The Madison Area Herpetological Society, or otherwise your area herpetological society can help to identify and contact the appropriate agency for your area if needed.

These, as well as other agencies may also be able to identify secondary or additional issues with a store in question leading to a mutually desired action being taken, such as zoning, fire, and building code compliance violations if animal welfare related complaints are insufficient on their own.

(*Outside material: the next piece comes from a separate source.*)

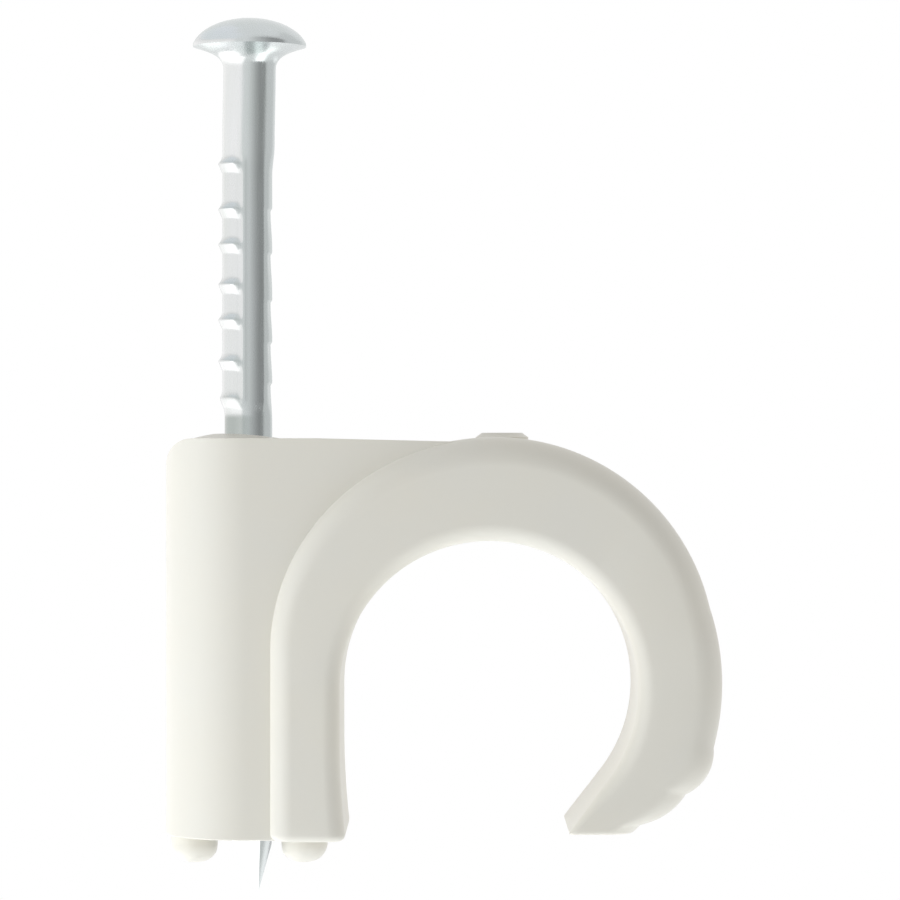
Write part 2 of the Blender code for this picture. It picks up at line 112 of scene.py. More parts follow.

To conclude, these are perhaps the most important and effective steps that you, as the reader, pet owner, hobbyist, enthusiast, consumer, or other individual or organization can take in addressing pet store neglect when it comes to reptiles and amphibians in these retail environments. Unfortunately, pet store neglect still can and does occur to this day, and will likely continue to be an issue needing to be dealt with appropriately well into the future as long as apathy and motives for the wrong reasons continue to exist. However, with articles such as this and many other efforts being made to remedy these problems, it is an issue we can hopefully see decline in prevalence and shift away from serving as the norm as modern trends and husbandry advancements continue to develop in the reptile and pet industries.